本格的にインターネットの世界に足を踏み入れたのは、1997年のことです。 モデムを通じたダイヤルアップ接続。あの頃の「音」を、皆さんは覚えていらっしゃるでしょうか。 電話回線をつないだ時の、ピー、ヒョロヒョロ……という甲高い電子音。そして、接続が確立した瞬間に響く「ザァー」というノイズ。
私にとってあの音は、新しい世界への扉が開く音でした。
カリフォルニアで「LO」という二文字が送られたあの秋、私はまだ世界のことを何も知らない赤ん坊でしたが、大人になってから、その網の目の広がりを肌で感じることができたのは幸運だったのかもしれません。

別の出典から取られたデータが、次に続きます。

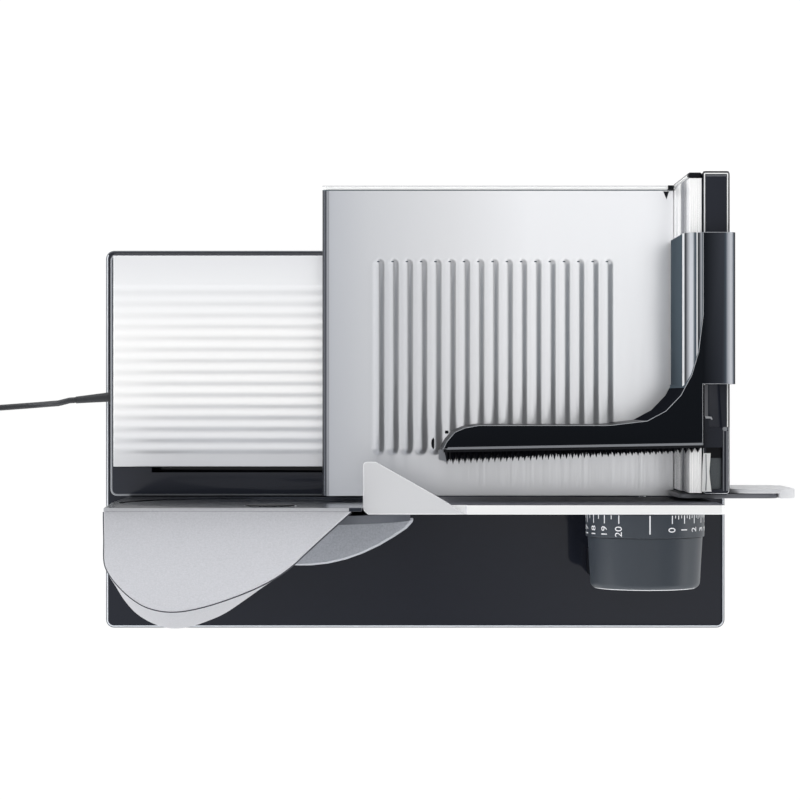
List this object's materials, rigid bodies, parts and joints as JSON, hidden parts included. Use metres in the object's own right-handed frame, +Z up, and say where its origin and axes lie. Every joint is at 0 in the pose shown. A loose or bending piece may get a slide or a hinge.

innovaTopiaの編集部には、30歳前後の若いスタッフも多く在籍しています。 彼らにこんな昔話をすると、まるで化石を見るような目で見られてしまいます(笑)。 生まれた時からインターネットが空気のように存在する。それはとても幸せなことであり、羨ましくもあります。
技術の形は変わります。でも、記事でも触れたように、誰かの「めんどくさい」や「もっとこうしたい」という人間らしい動機が、新しい扉を開く本質はきっと変わりません。
次の時代の誕生日は、もうすぐそこまで来ているのかもしれませんね。